As a horror/fantasy writer, I guess one thing subject I can write about are real-life horrors. There are so many bad trends today. Like the political process, the economy, and "everything else," that is to say, the environment. I'm not an optimist. Because I'm an atheist, I don't think a God is going to save us from any of them.

Today is a minor horror: I'm foreseeing the end of the Internet, the only thing that has made last ten years tolerable.

A story by Gerry Smith in the Huffington Post tells us of a massive, apparently coordinated global spying operation reported by McAffee, most of it targeted in the US. The attacks were leveled against both companies and governments. “The data stolen included closely-guarded national secrets, source code, email archives, negotiation plans and exploration details for new oil and gas field auctions, the report said.”

“Last month, the Defense Department said foreign hackers infiltrated the network of a defense contractor in March, stealing 24,000 military files in one of the most devastating data breaches suffered by the Pentagon to date.”

The economic consequences alone are staggering. Dmitri Alperovitch, McAfee's vice president of threat research said that there has never been a transfer of wealth like it in the history of the world.

By now, it's apparent that the Internet, and computers in general, cannot be secured, that companies can't trust putting their data on them. The general public also is probably realizing the same thing. Privacy is going to come back into vogue.

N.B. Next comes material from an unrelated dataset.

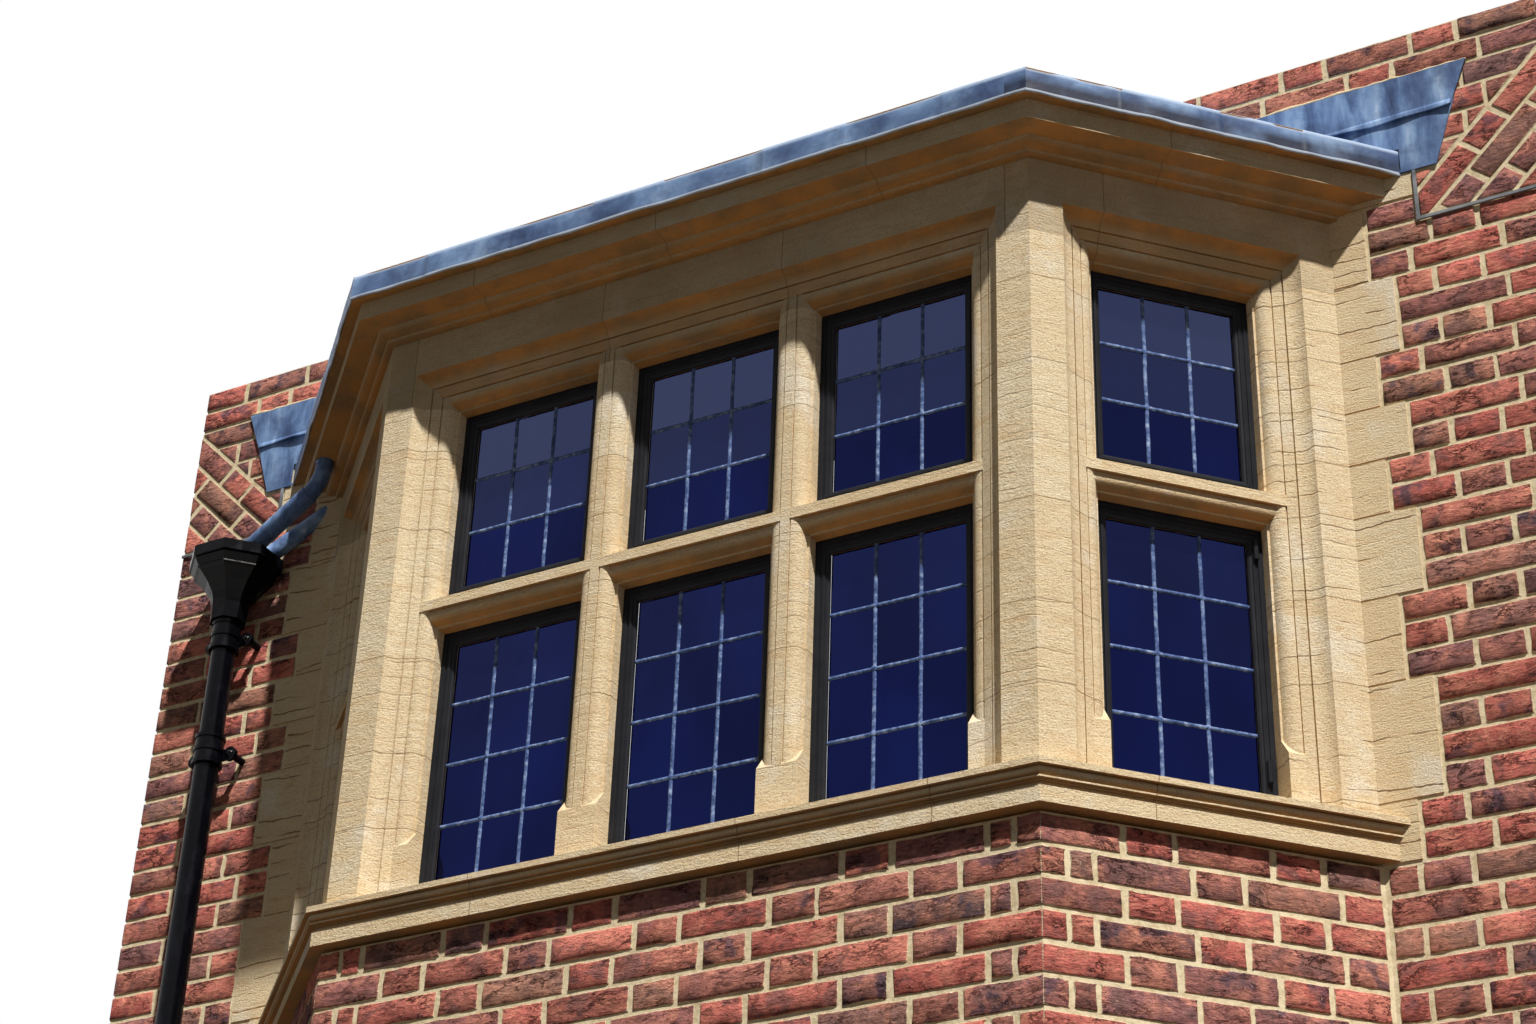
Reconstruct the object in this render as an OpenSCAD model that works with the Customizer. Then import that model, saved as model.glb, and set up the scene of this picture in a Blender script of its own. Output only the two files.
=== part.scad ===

The obvious, if unpalatable solution: don't put things on the web. I could see a backlash now where people and companies begin to withdraw from the Net: a great exodus. This will throw marvelous future we have come to expect since the 1980s into reverse. Markets will grow for “web-free” products and processes. Calls to do away with web anonymity and privacy will accelerate the process. People will come to see the web as predatory. Expect a surge in orders for “brick 'n' mortar” which might or might not help the company depending on the wealth lost by Internet based services. Expect also a surge in the use of plain old paper.

This has come in the wake of a few other problems that will also stymie the Internet. The upcoming lack of net neutrality will make it a less rewarding experience. Fewer people are going to want to sign on.

Innovation on the web is not going to be as bright and shiny now, either. Our stupid patent system, that allows anyone to patent the “picking your nose” process, is bringing innovation to a standstill.

Companies can patent anything with broad strokes and then sue over any product that rhymes with their patent is killing innovation. It's going to be difficult to reform the system, now that patent suits and their defense are a multi billion dollar industry. The lobbying against leaving it broke is going to be fierce.

It's adding up to the end of the Internet. The death of the dreams of the 80s & 90s. The Internet will have a niche. Just don't expect it to be the economic and innovation driver that it has been.